Tally every line of the listing where the string "scene" is found, and state the total alone.
— Begin —
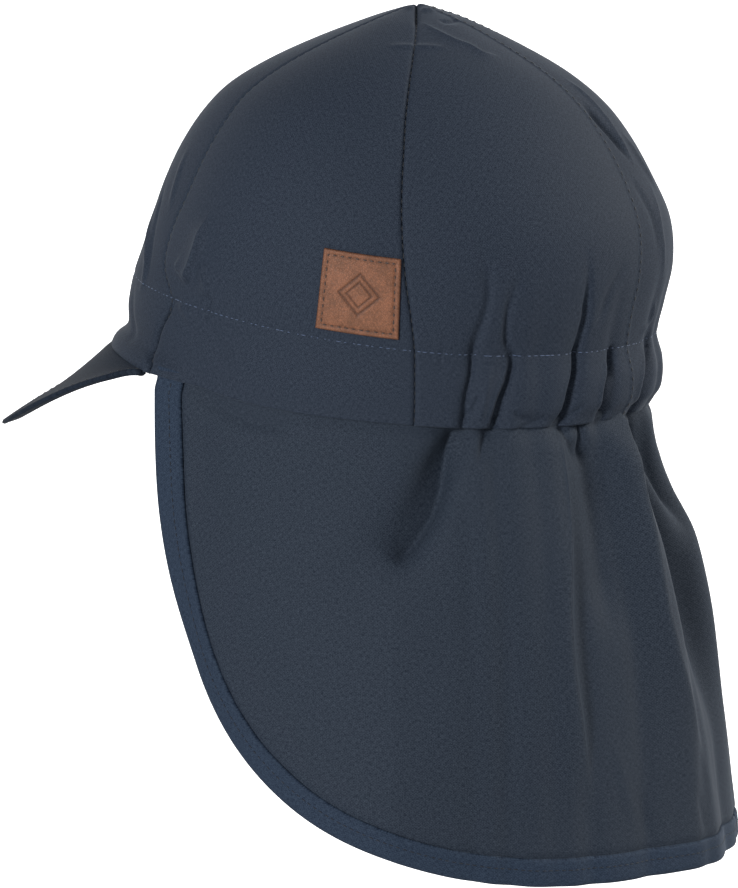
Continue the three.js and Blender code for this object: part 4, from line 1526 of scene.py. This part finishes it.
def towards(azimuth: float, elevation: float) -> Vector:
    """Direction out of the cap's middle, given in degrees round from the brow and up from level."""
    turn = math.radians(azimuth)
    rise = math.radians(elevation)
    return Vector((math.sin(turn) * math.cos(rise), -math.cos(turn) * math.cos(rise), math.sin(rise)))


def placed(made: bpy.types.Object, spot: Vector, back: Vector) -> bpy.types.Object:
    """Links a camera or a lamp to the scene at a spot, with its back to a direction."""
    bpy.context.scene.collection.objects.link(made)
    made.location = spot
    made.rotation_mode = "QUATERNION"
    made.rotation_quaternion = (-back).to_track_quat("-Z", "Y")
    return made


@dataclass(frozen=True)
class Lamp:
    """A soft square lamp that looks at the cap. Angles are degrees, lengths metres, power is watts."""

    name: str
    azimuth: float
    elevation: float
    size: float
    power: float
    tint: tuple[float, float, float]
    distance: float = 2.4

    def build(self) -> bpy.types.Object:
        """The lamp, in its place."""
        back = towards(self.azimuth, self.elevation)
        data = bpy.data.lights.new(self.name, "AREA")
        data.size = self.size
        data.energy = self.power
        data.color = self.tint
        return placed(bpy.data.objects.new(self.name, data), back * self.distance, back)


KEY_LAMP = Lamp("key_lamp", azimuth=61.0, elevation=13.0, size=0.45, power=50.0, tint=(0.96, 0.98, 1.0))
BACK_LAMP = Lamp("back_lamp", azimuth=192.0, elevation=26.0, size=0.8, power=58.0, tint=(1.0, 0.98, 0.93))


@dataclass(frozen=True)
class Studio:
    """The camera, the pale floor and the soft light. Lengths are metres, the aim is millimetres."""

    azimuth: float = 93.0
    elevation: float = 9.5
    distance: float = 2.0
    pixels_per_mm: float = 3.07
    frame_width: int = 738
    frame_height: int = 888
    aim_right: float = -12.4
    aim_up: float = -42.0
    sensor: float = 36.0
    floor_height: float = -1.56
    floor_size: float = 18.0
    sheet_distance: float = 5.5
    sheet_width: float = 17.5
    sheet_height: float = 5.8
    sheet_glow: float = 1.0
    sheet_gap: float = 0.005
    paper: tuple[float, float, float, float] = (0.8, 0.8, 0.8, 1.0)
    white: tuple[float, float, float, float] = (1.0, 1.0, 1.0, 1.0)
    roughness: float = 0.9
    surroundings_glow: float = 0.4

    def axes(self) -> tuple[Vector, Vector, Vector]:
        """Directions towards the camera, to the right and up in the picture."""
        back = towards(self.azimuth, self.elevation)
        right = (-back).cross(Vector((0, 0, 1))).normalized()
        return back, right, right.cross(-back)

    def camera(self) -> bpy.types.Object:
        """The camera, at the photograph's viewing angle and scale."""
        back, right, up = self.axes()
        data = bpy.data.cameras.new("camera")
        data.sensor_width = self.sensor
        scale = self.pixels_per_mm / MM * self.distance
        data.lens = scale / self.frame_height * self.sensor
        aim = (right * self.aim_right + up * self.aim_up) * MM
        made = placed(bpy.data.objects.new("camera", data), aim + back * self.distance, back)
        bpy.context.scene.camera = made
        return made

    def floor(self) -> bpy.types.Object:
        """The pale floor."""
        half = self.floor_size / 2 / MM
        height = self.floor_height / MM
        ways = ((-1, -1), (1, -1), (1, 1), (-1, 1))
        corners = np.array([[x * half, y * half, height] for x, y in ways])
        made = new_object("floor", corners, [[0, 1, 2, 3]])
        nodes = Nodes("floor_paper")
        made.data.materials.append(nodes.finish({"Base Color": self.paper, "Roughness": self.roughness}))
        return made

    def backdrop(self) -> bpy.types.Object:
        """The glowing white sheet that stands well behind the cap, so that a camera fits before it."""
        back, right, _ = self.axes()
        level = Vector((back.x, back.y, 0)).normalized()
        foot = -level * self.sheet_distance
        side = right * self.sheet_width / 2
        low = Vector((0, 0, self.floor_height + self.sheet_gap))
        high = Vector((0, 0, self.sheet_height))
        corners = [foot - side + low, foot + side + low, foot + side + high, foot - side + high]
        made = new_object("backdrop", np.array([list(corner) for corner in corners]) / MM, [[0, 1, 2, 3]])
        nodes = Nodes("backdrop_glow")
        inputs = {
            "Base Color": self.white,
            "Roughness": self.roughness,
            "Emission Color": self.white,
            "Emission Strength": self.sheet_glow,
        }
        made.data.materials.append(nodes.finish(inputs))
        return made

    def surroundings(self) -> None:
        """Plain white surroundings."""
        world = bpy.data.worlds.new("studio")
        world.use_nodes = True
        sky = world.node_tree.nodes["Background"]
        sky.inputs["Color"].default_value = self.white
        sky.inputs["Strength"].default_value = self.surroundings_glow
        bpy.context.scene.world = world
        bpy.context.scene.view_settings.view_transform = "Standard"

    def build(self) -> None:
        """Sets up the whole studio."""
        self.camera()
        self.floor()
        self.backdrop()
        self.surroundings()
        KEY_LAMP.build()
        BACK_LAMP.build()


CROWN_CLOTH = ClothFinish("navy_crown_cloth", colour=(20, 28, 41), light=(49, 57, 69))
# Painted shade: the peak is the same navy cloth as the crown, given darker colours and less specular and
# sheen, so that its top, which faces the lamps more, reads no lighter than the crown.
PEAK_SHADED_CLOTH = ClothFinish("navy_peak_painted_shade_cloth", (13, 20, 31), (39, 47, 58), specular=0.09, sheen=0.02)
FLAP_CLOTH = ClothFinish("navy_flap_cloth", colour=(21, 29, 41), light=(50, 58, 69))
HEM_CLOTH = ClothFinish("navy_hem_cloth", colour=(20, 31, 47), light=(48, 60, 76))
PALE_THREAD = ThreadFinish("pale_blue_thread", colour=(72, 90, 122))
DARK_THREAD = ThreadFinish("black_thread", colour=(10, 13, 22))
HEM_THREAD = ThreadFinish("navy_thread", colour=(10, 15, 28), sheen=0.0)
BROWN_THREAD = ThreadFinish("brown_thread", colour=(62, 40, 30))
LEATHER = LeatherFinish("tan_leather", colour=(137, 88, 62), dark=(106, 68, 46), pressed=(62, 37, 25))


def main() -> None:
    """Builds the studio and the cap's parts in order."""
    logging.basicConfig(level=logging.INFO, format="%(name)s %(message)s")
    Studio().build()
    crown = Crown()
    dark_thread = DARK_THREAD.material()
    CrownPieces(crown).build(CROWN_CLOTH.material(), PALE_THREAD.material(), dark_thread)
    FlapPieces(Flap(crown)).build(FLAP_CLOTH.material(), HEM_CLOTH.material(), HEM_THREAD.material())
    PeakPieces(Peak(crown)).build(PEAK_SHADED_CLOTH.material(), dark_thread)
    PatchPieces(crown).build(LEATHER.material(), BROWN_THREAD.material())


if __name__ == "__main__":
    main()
— End —
TASK OUTPUT –
6